Task requirements -> The records below are to be repeated in full, exactly as they are.

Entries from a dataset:
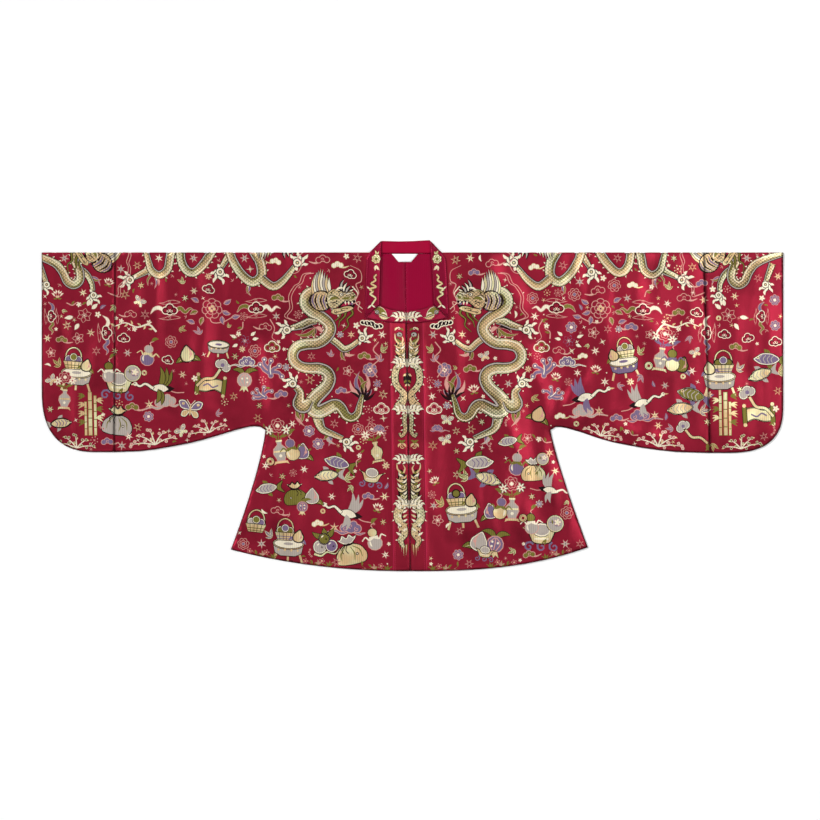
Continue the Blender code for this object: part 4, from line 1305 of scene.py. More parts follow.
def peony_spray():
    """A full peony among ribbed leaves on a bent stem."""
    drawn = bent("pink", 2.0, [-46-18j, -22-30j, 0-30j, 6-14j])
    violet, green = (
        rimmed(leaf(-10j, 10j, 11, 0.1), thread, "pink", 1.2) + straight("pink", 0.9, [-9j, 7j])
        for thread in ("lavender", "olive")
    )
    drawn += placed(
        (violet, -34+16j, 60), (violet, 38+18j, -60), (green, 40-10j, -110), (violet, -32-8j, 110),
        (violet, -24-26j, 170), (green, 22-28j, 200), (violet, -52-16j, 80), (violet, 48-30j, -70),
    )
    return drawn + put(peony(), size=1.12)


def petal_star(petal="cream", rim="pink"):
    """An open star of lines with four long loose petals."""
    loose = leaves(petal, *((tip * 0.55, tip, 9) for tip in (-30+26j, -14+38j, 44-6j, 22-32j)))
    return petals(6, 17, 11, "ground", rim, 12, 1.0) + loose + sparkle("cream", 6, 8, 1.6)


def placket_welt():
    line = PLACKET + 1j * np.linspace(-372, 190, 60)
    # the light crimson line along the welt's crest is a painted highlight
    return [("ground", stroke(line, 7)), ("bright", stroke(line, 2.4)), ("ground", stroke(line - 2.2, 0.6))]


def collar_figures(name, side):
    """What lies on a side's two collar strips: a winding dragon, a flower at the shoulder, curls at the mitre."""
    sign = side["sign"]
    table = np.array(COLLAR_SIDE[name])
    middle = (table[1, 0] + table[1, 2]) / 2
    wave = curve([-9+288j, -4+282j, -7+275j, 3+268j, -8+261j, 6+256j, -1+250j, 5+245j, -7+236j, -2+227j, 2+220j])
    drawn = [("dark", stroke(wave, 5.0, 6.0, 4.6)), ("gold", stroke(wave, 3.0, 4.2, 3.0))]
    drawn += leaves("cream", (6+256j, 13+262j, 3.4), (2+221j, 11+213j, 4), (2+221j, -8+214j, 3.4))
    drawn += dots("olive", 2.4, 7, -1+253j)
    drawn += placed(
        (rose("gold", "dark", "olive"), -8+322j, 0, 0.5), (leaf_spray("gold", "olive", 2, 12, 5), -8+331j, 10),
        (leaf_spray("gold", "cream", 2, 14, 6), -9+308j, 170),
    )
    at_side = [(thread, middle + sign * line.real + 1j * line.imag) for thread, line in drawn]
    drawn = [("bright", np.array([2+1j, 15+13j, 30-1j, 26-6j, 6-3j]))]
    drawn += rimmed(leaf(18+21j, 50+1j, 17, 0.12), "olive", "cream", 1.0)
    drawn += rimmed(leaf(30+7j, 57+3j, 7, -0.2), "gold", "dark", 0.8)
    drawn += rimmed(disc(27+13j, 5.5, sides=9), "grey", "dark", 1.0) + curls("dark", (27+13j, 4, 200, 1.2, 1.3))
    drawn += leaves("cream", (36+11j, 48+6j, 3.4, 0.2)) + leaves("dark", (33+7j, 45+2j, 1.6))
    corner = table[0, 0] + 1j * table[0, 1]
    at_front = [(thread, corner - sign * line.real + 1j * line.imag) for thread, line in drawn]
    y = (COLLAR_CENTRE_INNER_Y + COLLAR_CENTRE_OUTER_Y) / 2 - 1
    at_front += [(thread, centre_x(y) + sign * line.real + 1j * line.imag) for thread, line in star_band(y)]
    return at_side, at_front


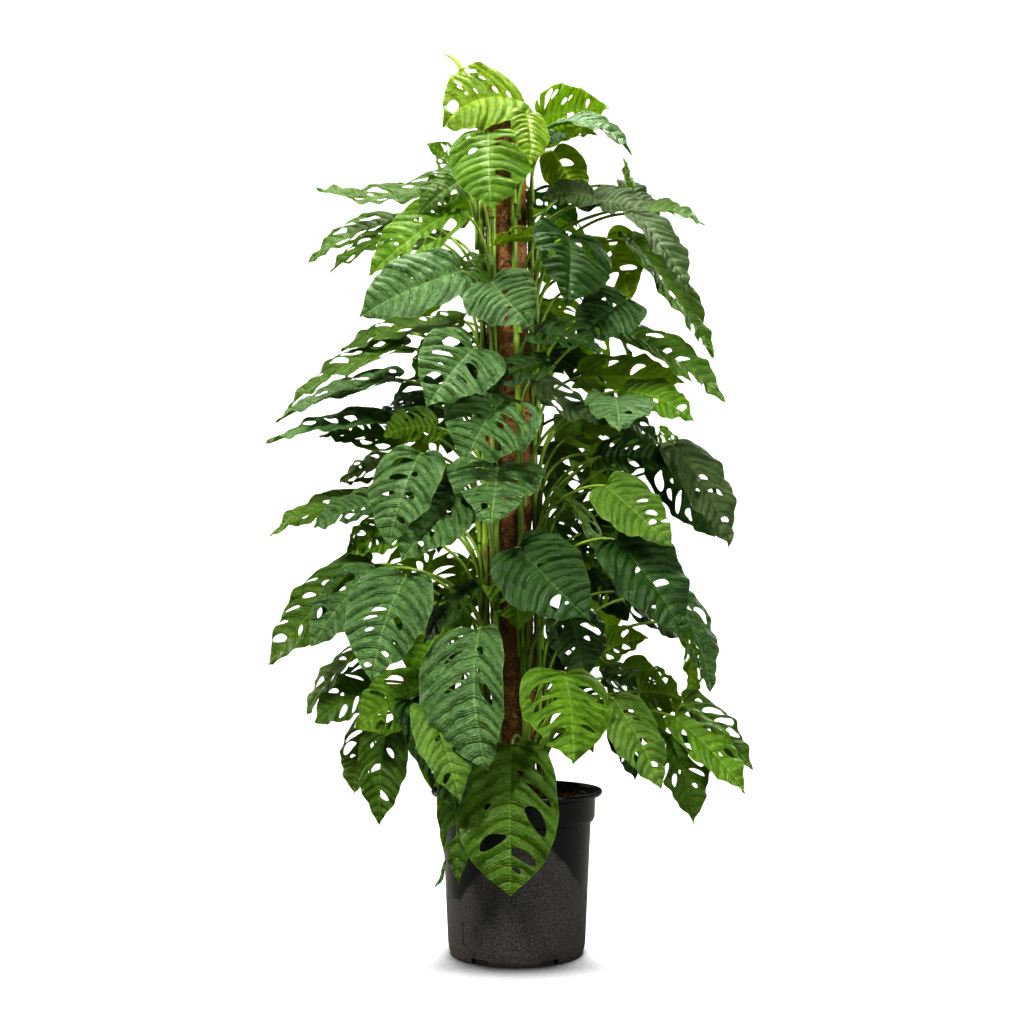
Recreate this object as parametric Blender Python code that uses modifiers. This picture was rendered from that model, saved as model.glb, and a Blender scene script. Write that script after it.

Answer to the exercise ->
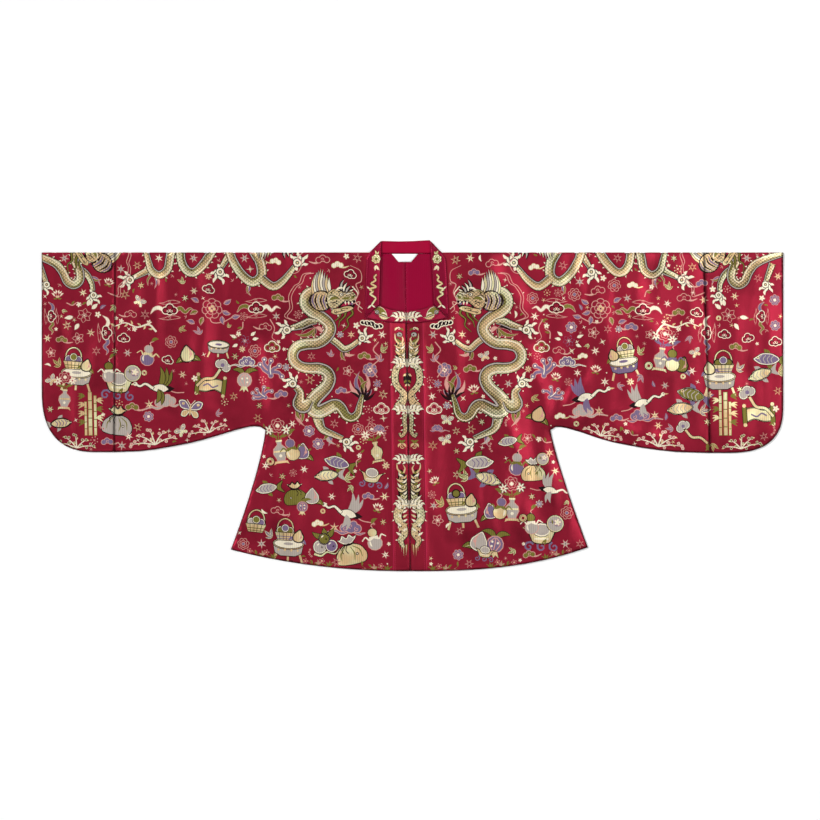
Continue the Blender code for this object: part 4, from line 1305 of scene.py. More parts follow.
def peony_spray():
    """A full peony among ribbed leaves on a bent stem."""
    drawn = bent("pink", 2.0, [-46-18j, -22-30j, 0-30j, 6-14j])
    violet, green = (
        rimmed(leaf(-10j, 10j, 11, 0.1), thread, "pink", 1.2) + straight("pink", 0.9, [-9j, 7j])
        for thread in ("lavender", "olive")
    )
    drawn += placed(
        (violet, -34+16j, 60), (violet, 38+18j, -60), (green, 40-10j, -110), (violet, -32-8j, 110),
        (violet, -24-26j, 170), (green, 22-28j, 200), (violet, -52-16j, 80), (violet, 48-30j, -70),
    )
    return drawn + put(peony(), size=1.12)


def petal_star(petal="cream", rim="pink"):
    """An open star of lines with four long loose petals."""
    loose = leaves(petal, *((tip * 0.55, tip, 9) for tip in (-30+26j, -14+38j, 44-6j, 22-32j)))
    return petals(6, 17, 11, "ground", rim, 12, 1.0) + loose + sparkle("cream", 6, 8, 1.6)


def placket_welt():
    line = PLACKET + 1j * np.linspace(-372, 190, 60)
    # the light crimson line along the welt's crest is a painted highlight
    return [("ground", stroke(line, 7)), ("bright", stroke(line, 2.4)), ("ground", stroke(line - 2.2, 0.6))]


def collar_figures(name, side):
    """What lies on a side's two collar strips: a winding dragon, a flower at the shoulder, curls at the mitre."""
    sign = side["sign"]
    table = np.array(COLLAR_SIDE[name])
    middle = (table[1, 0] + table[1, 2]) / 2
    wave = curve([-9+288j, -4+282j, -7+275j, 3+268j, -8+261j, 6+256j, -1+250j, 5+245j, -7+236j, -2+227j, 2+220j])
    drawn = [("dark", stroke(wave, 5.0, 6.0, 4.6)), ("gold", stroke(wave, 3.0, 4.2, 3.0))]
    drawn += leaves("cream", (6+256j, 13+262j, 3.4), (2+221j, 11+213j, 4), (2+221j, -8+214j, 3.4))
    drawn += dots("olive", 2.4, 7, -1+253j)
    drawn += placed(
        (rose("gold", "dark", "olive"), -8+322j, 0, 0.5), (leaf_spray("gold", "olive", 2, 12, 5), -8+331j, 10),
        (leaf_spray("gold", "cream", 2, 14, 6), -9+308j, 170),
    )
    at_side = [(thread, middle + sign * line.real + 1j * line.imag) for thread, line in drawn]
    drawn = [("bright", np.array([2+1j, 15+13j, 30-1j, 26-6j, 6-3j]))]
    drawn += rimmed(leaf(18+21j, 50+1j, 17, 0.12), "olive", "cream", 1.0)
    drawn += rimmed(leaf(30+7j, 57+3j, 7, -0.2), "gold", "dark", 0.8)
    drawn += rimmed(disc(27+13j, 5.5, sides=9), "grey", "dark", 1.0) + curls("dark", (27+13j, 4, 200, 1.2, 1.3))
    drawn += leaves("cream", (36+11j, 48+6j, 3.4, 0.2)) + leaves("dark", (33+7j, 45+2j, 1.6))
    corner = table[0, 0] + 1j * table[0, 1]
    at_front = [(thread, corner - sign * line.real + 1j * line.imag) for thread, line in drawn]
    y = (COLLAR_CENTRE_INNER_Y + COLLAR_CENTRE_OUTER_Y) / 2 - 1
    at_front += [(thread, centre_x(y) + sign * line.real + 1j * line.imag) for thread, line in star_band(y)]
    return at_side, at_front


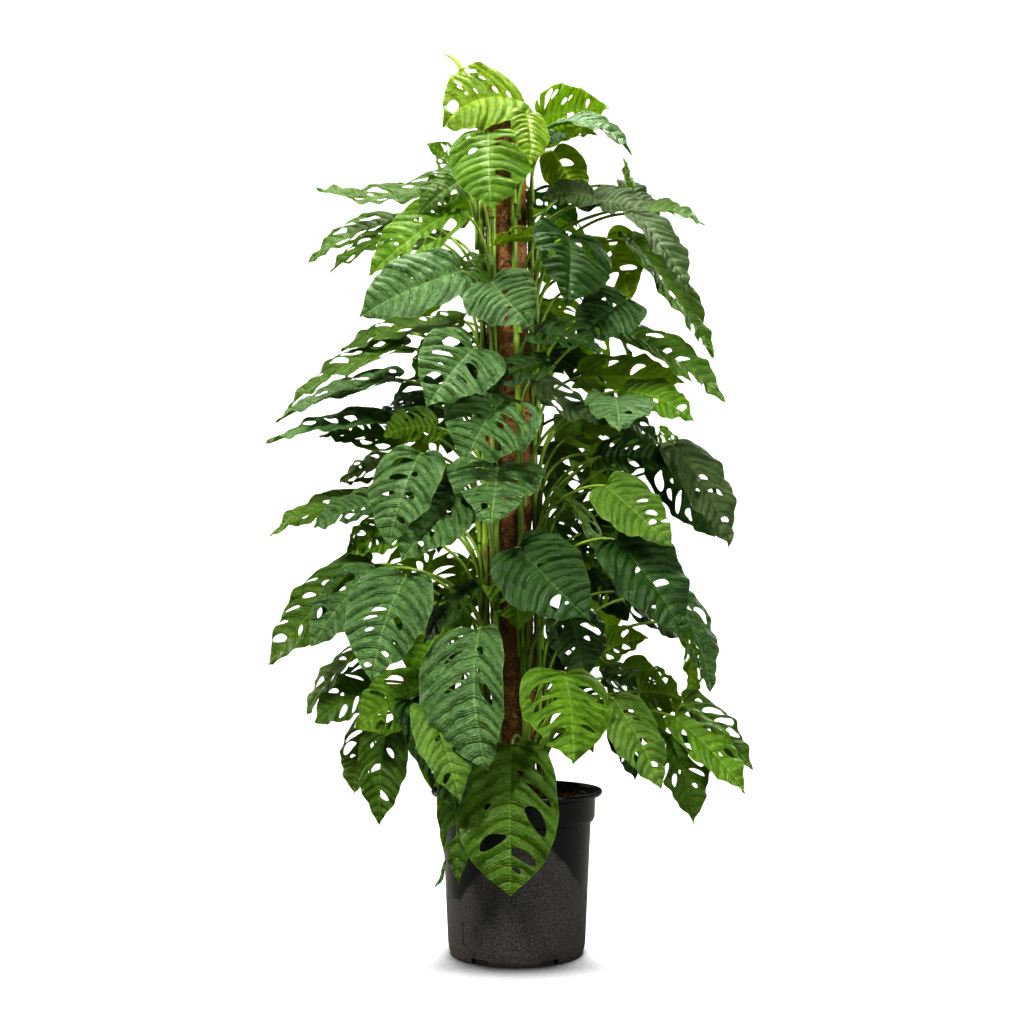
Recreate this object as parametric Blender Python code that uses modifiers. This picture was rendered from that model, saved as model.glb, and a Blender scene script. Write that script after it.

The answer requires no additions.